▶ **DATA SECTION**:
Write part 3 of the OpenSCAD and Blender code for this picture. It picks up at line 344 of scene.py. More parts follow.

==

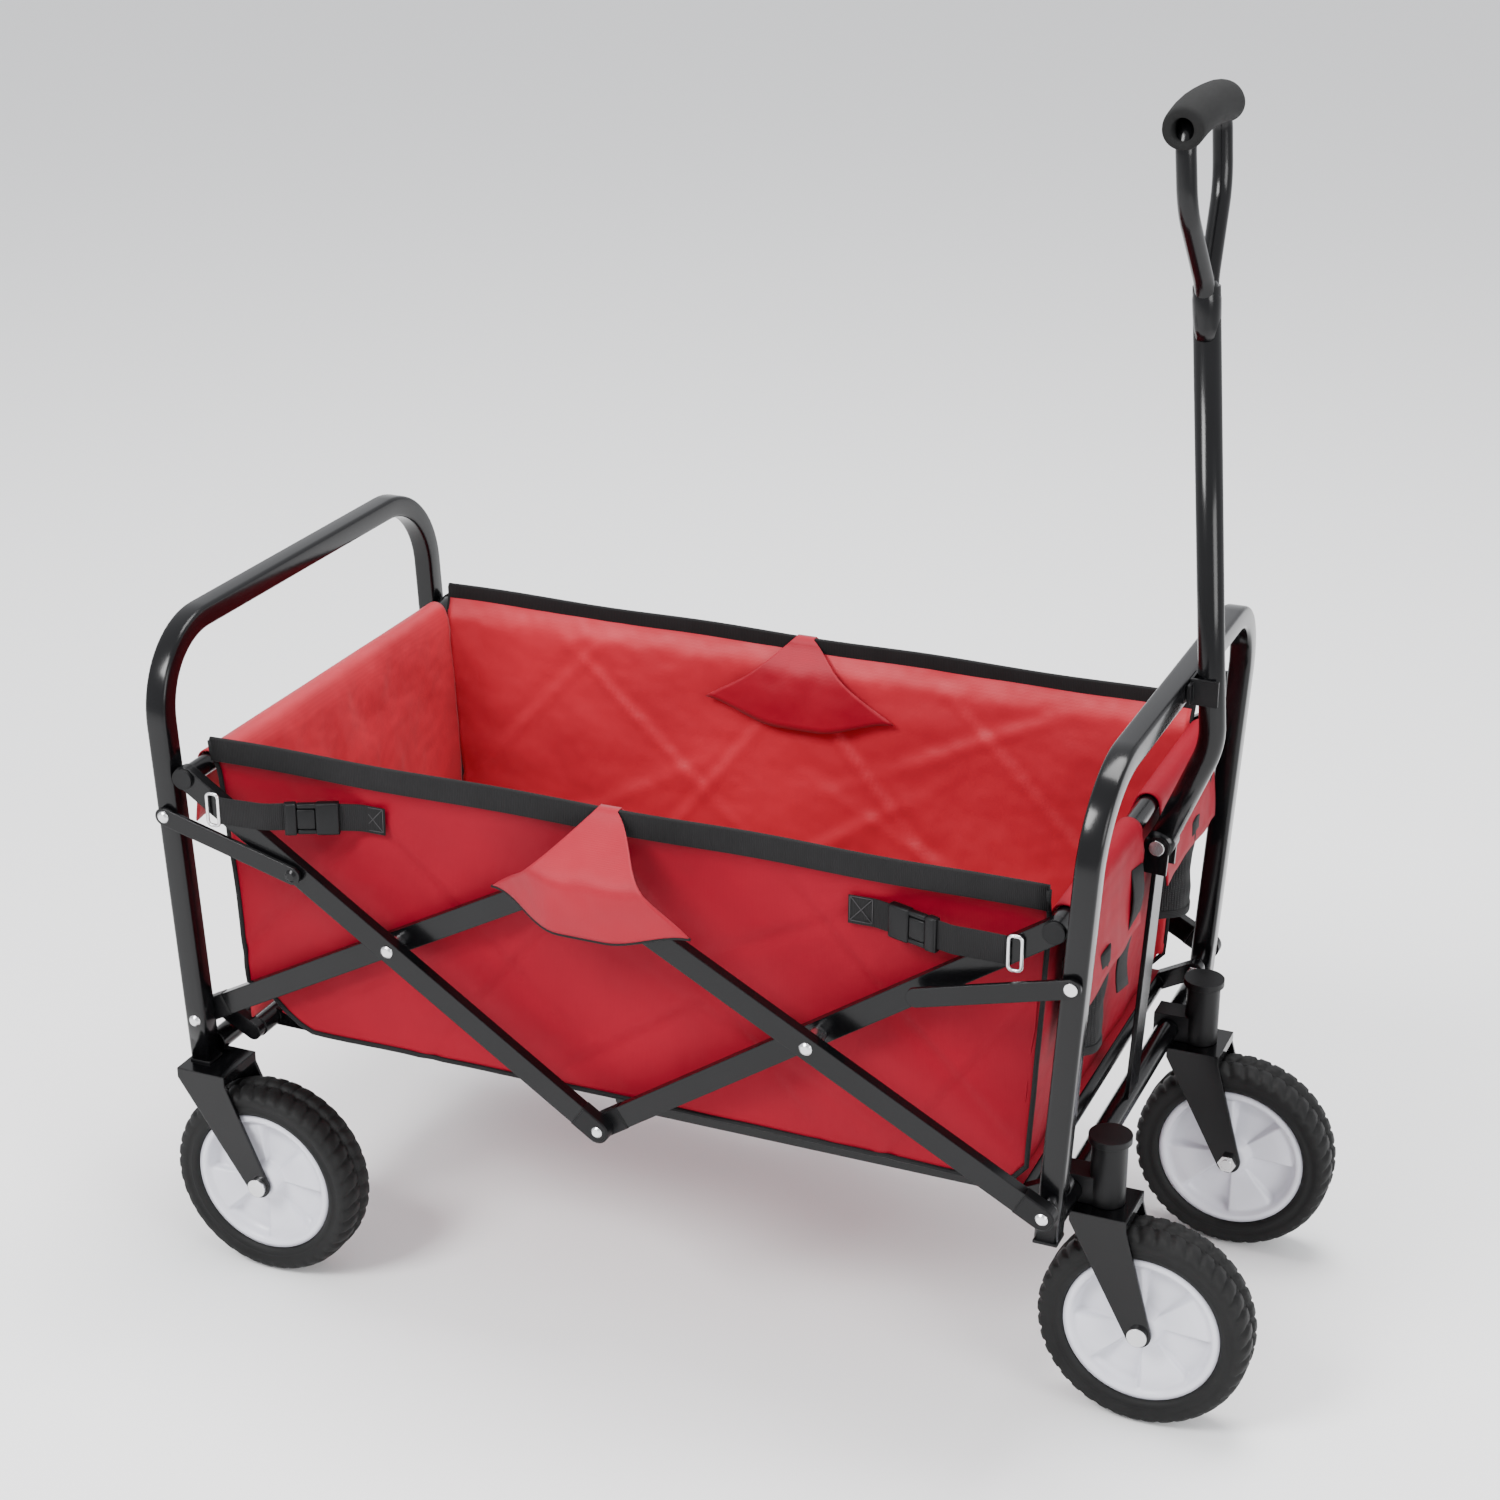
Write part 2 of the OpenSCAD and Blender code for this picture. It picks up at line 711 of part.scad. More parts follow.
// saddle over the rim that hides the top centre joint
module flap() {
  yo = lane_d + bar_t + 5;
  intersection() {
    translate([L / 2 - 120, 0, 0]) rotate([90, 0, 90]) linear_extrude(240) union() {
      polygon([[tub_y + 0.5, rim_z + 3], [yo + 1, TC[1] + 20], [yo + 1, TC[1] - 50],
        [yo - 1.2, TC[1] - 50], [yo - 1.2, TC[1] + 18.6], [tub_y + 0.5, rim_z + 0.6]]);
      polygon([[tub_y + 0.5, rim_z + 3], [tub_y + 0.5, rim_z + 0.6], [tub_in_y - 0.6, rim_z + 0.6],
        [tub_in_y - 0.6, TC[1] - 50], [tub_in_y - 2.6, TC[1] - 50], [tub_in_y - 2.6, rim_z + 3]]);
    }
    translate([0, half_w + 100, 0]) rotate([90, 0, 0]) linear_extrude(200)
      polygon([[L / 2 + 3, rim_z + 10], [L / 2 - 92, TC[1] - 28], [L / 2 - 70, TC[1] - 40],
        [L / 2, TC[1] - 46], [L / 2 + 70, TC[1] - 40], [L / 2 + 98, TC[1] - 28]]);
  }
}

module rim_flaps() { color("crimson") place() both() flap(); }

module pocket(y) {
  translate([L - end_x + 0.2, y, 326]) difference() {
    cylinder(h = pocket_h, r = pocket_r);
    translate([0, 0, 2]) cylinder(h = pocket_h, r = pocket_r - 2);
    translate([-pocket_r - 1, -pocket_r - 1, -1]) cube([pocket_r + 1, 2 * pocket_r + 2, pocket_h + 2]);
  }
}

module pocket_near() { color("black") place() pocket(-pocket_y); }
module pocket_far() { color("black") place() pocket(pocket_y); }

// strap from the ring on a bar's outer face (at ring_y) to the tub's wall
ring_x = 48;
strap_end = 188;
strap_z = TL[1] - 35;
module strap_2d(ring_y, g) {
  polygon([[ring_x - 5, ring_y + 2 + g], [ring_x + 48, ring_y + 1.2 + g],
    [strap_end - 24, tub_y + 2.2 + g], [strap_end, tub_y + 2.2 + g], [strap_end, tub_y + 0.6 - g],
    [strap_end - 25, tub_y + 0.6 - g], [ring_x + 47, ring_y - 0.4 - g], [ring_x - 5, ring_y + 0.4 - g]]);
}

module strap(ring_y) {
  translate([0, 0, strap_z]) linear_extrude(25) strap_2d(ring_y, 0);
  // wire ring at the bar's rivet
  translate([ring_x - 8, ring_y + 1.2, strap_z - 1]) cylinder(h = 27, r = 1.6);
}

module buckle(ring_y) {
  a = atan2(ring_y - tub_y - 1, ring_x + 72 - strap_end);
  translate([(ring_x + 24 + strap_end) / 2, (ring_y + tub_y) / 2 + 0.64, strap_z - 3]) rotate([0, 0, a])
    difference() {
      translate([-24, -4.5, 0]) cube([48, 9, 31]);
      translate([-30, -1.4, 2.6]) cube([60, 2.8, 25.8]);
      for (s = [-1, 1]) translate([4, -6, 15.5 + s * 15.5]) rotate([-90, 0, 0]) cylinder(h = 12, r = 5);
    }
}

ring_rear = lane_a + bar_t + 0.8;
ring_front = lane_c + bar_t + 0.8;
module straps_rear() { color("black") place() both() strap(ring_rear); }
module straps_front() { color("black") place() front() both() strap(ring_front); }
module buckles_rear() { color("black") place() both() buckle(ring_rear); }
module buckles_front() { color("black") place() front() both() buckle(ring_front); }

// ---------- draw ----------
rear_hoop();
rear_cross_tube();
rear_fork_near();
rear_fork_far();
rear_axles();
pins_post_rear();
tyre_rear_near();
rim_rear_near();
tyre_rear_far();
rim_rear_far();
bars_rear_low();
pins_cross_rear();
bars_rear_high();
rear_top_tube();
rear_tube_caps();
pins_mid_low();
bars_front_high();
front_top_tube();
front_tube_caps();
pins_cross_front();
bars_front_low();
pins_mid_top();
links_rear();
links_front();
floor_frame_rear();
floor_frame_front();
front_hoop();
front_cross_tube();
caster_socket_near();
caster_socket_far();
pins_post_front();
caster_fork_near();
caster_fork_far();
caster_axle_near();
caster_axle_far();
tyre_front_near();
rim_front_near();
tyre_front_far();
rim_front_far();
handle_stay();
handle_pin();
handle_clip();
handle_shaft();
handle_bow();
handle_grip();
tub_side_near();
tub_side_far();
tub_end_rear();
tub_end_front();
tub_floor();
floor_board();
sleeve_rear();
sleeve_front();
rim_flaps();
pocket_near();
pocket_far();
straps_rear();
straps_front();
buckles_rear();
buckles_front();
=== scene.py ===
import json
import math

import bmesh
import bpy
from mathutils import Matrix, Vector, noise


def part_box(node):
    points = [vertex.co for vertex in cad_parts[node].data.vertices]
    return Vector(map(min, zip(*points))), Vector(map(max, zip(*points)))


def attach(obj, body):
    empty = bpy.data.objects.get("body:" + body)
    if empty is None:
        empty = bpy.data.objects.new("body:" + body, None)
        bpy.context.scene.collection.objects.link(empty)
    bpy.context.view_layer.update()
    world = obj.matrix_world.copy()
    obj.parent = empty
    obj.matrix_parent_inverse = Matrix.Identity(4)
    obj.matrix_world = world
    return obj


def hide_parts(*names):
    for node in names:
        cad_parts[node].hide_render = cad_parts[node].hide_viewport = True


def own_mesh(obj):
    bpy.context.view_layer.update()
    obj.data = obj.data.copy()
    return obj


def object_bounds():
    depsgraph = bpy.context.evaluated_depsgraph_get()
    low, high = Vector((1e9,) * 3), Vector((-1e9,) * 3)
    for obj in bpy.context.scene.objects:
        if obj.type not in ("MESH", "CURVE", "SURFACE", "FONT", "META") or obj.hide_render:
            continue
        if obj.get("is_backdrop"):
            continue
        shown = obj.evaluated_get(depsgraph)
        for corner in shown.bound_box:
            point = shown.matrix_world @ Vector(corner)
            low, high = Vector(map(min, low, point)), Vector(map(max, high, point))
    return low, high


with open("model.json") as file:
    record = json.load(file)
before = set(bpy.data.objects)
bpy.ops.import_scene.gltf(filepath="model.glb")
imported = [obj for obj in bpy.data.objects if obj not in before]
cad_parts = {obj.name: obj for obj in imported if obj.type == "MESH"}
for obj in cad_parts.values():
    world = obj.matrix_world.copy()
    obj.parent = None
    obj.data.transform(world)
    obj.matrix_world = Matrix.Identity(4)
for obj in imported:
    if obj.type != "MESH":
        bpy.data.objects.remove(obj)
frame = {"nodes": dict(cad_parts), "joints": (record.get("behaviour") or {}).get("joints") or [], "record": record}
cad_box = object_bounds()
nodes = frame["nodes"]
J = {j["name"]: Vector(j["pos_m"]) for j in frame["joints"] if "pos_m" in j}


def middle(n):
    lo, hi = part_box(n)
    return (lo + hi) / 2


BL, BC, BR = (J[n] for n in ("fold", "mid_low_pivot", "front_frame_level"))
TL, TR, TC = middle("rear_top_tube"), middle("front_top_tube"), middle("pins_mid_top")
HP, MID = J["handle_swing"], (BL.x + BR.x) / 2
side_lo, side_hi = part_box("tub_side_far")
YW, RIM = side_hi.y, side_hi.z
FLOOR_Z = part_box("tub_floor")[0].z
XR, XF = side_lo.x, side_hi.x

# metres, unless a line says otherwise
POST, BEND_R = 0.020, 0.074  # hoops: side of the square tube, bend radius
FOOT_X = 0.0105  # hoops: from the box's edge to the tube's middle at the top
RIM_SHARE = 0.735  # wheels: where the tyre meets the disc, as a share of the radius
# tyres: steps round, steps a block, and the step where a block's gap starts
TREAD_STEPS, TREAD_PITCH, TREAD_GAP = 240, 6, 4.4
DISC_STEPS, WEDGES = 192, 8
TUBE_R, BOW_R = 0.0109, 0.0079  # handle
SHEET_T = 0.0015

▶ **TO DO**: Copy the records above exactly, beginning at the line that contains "rim_front_far();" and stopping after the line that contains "points = [vertex.co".

▶ **COMPLETED TASK**:
rim_front_far();
handle_stay();
handle_pin();
handle_clip();
handle_shaft();
handle_bow();
handle_grip();
tub_side_near();
tub_side_far();
tub_end_rear();
tub_end_front();
tub_floor();
floor_board();
sleeve_rear();
sleeve_front();
rim_flaps();
pocket_near();
pocket_far();
straps_rear();
straps_front();
buckles_rear();
buckles_front();
=== scene.py ===
import json
import math

import bmesh
import bpy
from mathutils import Matrix, Vector, noise


def part_box(node):
    points = [vertex.co for vertex in cad_parts[node].data.vertices]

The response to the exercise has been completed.